Bengkulu (ANTARA News) - Sebanyak 34 imigran gelap asal Afghanistan dan Iran yang ditangkap jajaran Polres Kota Bengkulu di perairan Bengkulu, Jumat, mengaku sebagai pengungsi perang.

Salah seorang dari mereka, Yunus yang fasih berbahasa Inggris mengatakan mereka terpaksa melarikan diri dari negaranya karena perang masih terjadi di negerinya.

"Kami terpaksa melarikan diri dari situasi teror di Afghanistan, dan berencana mencari suaka politik di Australia," katanya.

Menurut dia, mereka terpaksa mencari jalan pintas menuju Australia melalui perairan Indonesia.

Bahkan mereka harus menggunakan jasa nelayan Indonesia untuk membawanya ke daratan Australia dengan biaya 2.000 dolar AS per orang.

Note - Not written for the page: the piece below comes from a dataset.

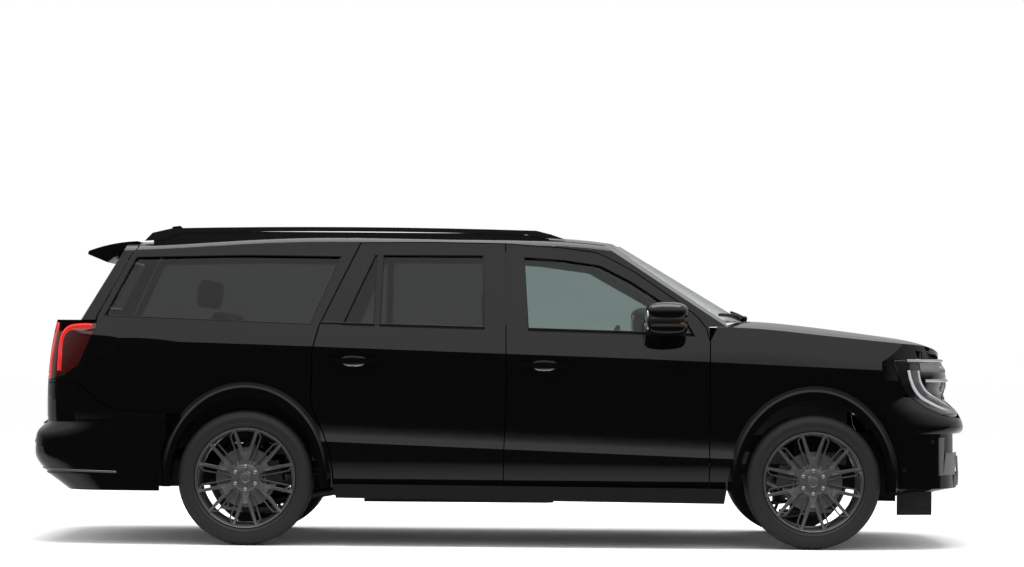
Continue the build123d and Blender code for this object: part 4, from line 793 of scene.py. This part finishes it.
rear_glass = glass_skin(-2549, 79, 1337, 196 / 320, (-0.853, 0, 0.522))
wiper_arm = resample([(0, 1402), (120, 1420), (300, 1444), (420, 1458)], 40)
wiper_blade = resample([(150, 1446), (300, 1466), (520, 1490)], 40)
rear_wiper = [wiper_strip(rear_glass, wiper_arm, 6.0, 0.016, 0.008),
              wiper_strip(rear_glass, wiper_blade, -8.0, 0.009, 0.014),
              pillow(tuple(rear_glass(0.0, 1398.0, 2.0)), (0.05, 0.06, 0.05), 3.0)]
make_piece("rear_wiper", rear_wiper, satin_black, "liftgate")
on = np.stack([np.full(30, -2.464 + datum), np.linspace(-0.16, 0.16, 30), np.full(30, 1.7275)], 1)
make_piece("high_brake_lamp", [strip(on, on + (-0.02, 0, 0.003), 0.014, 0.002, 0.001)], reflector, "liftgate")

# ---- window frames, mouldings and mirrors ----------------------------------
# Rubber seals round the side glass, gloss pillar caps, moulded belt strips, and door mirrors with
# a gloss cap, a satin middle, a bright line, an amber repeater and a mirror face.
hands = (("right", 1), ("left", -1))


def cabin_half_width(x, z):
    """Half width of the cabin's side in mm: 938 at the belt, less a lean and curve with height and a
    narrowing towards both ends."""
    t = (z - 1290) / 480
    narrowing = 2.2e-5 * np.maximum(0, -x - 900) ** 2 + 1.2e-5 * np.maximum(0, x - 200) ** 2
    return 938 - 146 * t - 30 * t**2 - narrowing


def cabin_path(points, count, inset):
    """Points along side-view corners (X, Z) on the right cabin side, moved in by inset mm."""
    points = np.asarray(points, float)
    run = np.concatenate([[0], np.cumsum(np.linalg.norm(np.diff(points, axis=0), axis=1))])
    at = np.linspace(0, run[-1], count)
    x, z = np.interp(at, run, points[:, 0]), np.interp(at, run, points[:, 1])
    return np.stack([x + datum * 1000, -(cabin_half_width(x, z) - inset), z], 1) / 1000


def seal(points, width, height, inset, count=120):
    """A rubber strip that follows side-view corners on the cabin's side."""
    on = cabin_path(points, count, inset)
    off = cabin_path(points, count, inset - 20)
    return strip(on, off, width, height)


def belt_line(x):
    return 1277 - 0.0235 * x


def flipped(parts, flip):
    """Parts on the side they are drawn on (flip 1) or on the other one (flip -1)."""
    return [(points * (1, flip, 1), faces) for points, faces in parts]


rubber_trim = finish("rubber_trim", (0.006, 0.006, 0.006), 0.5, grain=500, bump=0.2, specular_ior_level=0.3)
front_frame = [(164, belt_line(164)), (136, 1716), (380, 1700), (594, 1668), (775, 1575), (949, 1461),
               (1093, 1359), (1150, belt_line(1150)), (164, belt_line(164))]
rear_frame = [(-91, belt_line(-91)), (-103, 1724), (-700, 1722), (-712, belt_line(-712)),
              (-91, belt_line(-91))]
pane_frame = [(-742, belt_line(-742)), (-730, 1721), (-748, 1721), (-936, belt_line(-936)),
              (-742, belt_line(-742))]
quarter_frame = [(-1118, 1303), (-945, 1712), (-1500, 1716), (-2170, 1700), (-2345, 1345), (-1118, 1303)]
for side, flip in hands:
    for name, body, frames in (
        ("front_window_seal", f"front_door_{side}", [front_frame]),
        ("rear_window_seals", f"rear_door_{side}", [rear_frame, pane_frame]),
        ("quarter_window_seal", "chassis", [quarter_frame]),
    ):
        seals = [seal(corners, 0.012, 0.004, 6) for corners in frames]
        make_piece(f"{name}_{side}", flipped(seals, flip), rubber_trim, body)


def pillar_cap(corners):
    """A gloss plate over a door pillar: a grid between four side-view corners, 2 mm proud."""
    x, z = np.moveaxis(between(corners, 24, 5), -1, 0)
    half = cabin_half_width(x, z)
    outer, inner = (np.stack([x + datum * 1000, -(half + p), z], -1) / 1000 for p in (2.0, -3.0))
    return slab(outer, inner)


piano_black = finish("piano_black", (0.004, 0.004, 0.004), 0.08, grain=300, contrast=0.2)
caps = {"front_door": [(44, 1300), (150, 1298), (124, 1738), (40, 1742)],
        "rear_door": [(20, 1300), (-80, 1300), (-92, 1742), (16, 1742)]}
belts = {"front_door": [(48, 1290), (1196, 1262)], "rear_door": [(-1056, 1312), (14, 1290)]}
for side, flip in hands:
    for door, corners in caps.items():
        make_piece(f"pillar_cap_{door}_{side}", flipped([pillar_cap(corners)], flip), piano_black,
                   f"{door}_{side}")
    for door, ends in belts.items():
        make_piece(f"belt_strip_{door}_{side}", flipped([seal(ends, 0.016, 0.004, 3, 60)], flip), satin_black,
                   f"{door}_{side}")

amber = finish("amber", (0.55, 0.16, 0.01), 0.15, grain=700, contrast=0.25, coat_weight=1.0)
silvered = finish("silvered", (0.80, 0.82, 0.84), 0.03, 1.0, grain=3, contrast=0.02)
mirror_parts = {
    "shell": (gloss_black, "black_paint", [
        pillow((0.974 + datum, 1.060, 1.388), (0.254, 0.240, 0.122), 2.9, 0.05),
        pillow((0.976 + datum, 1.056, 1.300), (0.246, 0.236, 0.096), 2.9)]),
    "middle": (satin_black, "black_plastic", [
        pillow((0.974 + datum, 1.058, 1.340), (0.250, 0.238, 0.070), 3.2),
        pillow((1.010 + datum, 0.985, 1.272), (0.125, 0.104, 0.040), 4.0)]),
    "line": (bright_trim, "alloy", [
        pillow((0.974 + datum, 1.058, 1.341), (0.2525, 0.2405, 0.0040), 3.2, rows=24)]),
    "repeater": (amber, "lamp_clear", [
        pillow((1.035 + datum, 1.092, 1.326), (0.100, 0.150, 0.010), 3.2, rows=24)]),
    "glass": (silvered, "alloy", [pillow((0.862 + datum, 1.060, 1.345), (0.022, 0.176, 0.140), 3.2)]),
}
for side, flip in hands:
    for name, (material, slot, parts) in mirror_parts.items():
        make_piece(f"mirror_{name}_{side}", flipped(parts, -flip), material, f"front_door_{side}",
                   replaces=(f"mirror_{side}",) if name == "shell" else ())

# ---- windshield wipers -----------------------------------------------------
# Two pressed-steel arms with rubber blades, which park along the foot of the windshield and are
# both swept the same way.
windshield_glass = glass_skin(1509, -226, 1349, -669 / 398, (0.511, 0, 0.859))


def wiper(pivot, tip, low, high):
    """One wiper: an arm from its pivot, and a blade that lies on the glass beyond it."""
    halfway = (pivot + tip) / 2
    arm = resample([(pivot, low), ((pivot * 2 + tip) / 3, low + 22), (halfway, low + 30)], 30)
    blade = resample([(pivot * 0.8 + tip * 0.2, low + 8), (halfway, low + 22), (tip, high)], 50)
    return [wiper_strip(windshield_glass, arm, 14.0, 0.018, 0.007),
            wiper_strip(windshield_glass, blade, -4.0, 0.010, 0.016),
            pillow(tuple(windshield_glass(pivot, low, 10.0)), (0.046, 0.05, 0.036), 3.0)]


wipers = wiper(560.0, -110.0, 1352.0, 1372.0) + wiper(-120.0, -700.0, 1358.0, 1380.0)
make_piece("front_wipers", wipers, satin_black, "chassis")

# ---- running board ribs, arch shields and rail skirts ----------------------
# Moulded ribs on the step boards, shields at the ends of the wheel arches and beside the load
# space, and the skirts that close the roof rails down to the roof.
board_rear, board_length, board_top, board_drop = -0.980, 2.318, 0.363, 0.011
ribs = []
for row in range(6):
    along = np.linspace(-0.955, 1.300, 120)
    z = board_top - board_drop * (along - board_rear) / board_length
    on = np.stack([along + datum, np.full(120, 0.958 + 0.0075 * row), z], 1)
    ribs.append(strip(on, on + (0, 0, 0.02), 0.0042, 0.0022))
make_piece("board_ribs", both_hands(ribs), rubber_trim, "chassis", angle=50)
arch_reach, arch_rise, sheet = 0.462, 0.496, 0.005
shields = []
for axle, end, low, inner_y in ((front_axle, 1, 0.300, 0.62), (rear_axle, -1, 0.345, 0.73),
                                (rear_axle, 1, 0.345, 0.73)):
    z = np.linspace(low, 0.56, 14)[:, None]
    y = np.linspace(inner_y, 0.862, 10)[None, :]
    rise = (z - tyre_radius) / arch_rise * (z > tyre_radius)
    reach = arch_reach * np.sqrt(np.clip(1 - rise**2, 0, 1))
    outer = np.stack([axle + end * reach + 0 * y, y + 0 * z, z + 0 * y], -1)
    shields.append(slab(outer, outer + (end * sheet, 0, 0)))
for x0, x1, y, z0, z1 in ((2.13, 2.42, 0.445, 0.30, 0.66), (-2.60, -1.98, 0.800, 0.52, 1.10)):
    x, z = np.linspace(x0, x1, 12)[:, None], np.linspace(z0, z1, 12)[None, :]
    outer = np.stack([x + 0 * z, y + 0 * x + 0 * z, z + 0 * x], -1)
    shields.append(slab(outer, outer - (0, 0.004, 0)))
make_piece("arch_shields", both_hands(shields), liner_felt, "chassis")

x, z = np.linspace(-2.09, 0.27, 60)[:, None], np.linspace(0, 1, 4)[None, :]
top = 1.858 - 0.030 * np.clip((x + 0.02) / 0.29, 0, 1) ** 2 - 0.020 * np.clip((-2.0 - x) / 0.09, 0, 1) ** 2
foot = 1.802 - 0.055 * np.clip((-1.2 - x) / 0.89, 0, 1) ** 1.5 - 0.012 * np.clip((x + 0.1) / 0.37, 0, 1)
outer = np.stack([x + 0 * z, -0.700 + 0 * x + 0 * z, foot + (top - foot) * z], -1)
make_piece("rail_skirts", both_hands([slab(outer, outer + (0, 0.006, 0))]), satin_black, "chassis")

Sementara itu, Kapolres Bengkulu AKBP Agung Setya mengatakan imigran tersebut memasuki wilayah Bengkulu secara ilegal, dan melanggar Undang-undang Nomor 9 Tahun 1991 tentang imigrasi.

"Mereka memang mengaku sebagai korban atau pengungsi perang, bahkan 15 orang di antaranya memiliki surat keterangan dari United Nation High Commissioner for Refugees (UNHCR) sebagai pengungsi," katanya.

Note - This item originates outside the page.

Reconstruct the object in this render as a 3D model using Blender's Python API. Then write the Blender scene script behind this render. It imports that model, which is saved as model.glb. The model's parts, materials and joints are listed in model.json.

Untuk memastikan keaslian surat tersebut, Polres Bengkulu akan berkoordinasi dengan UNHCR perwakilan Indonesia dan kantor Imigrasi Bengkulu.

"Kami akan koordinasikan dengan UNHCR serta pihak Imigrasi untuk mengambil langkah lebih lanjut," katanya.

Selain memasuki negara lain secara ilegal, menurut Agung, dalam kasus ini juga tercium adanya transaksi perdagangan manusia, sehingga akan diselidiki lebih lanjut.

Imigran gelap asal Afghanistan ini ditangkap dari kapal milik nelayan Indonesia di perairan Pondok Kelapa, Bengkulu Tengah.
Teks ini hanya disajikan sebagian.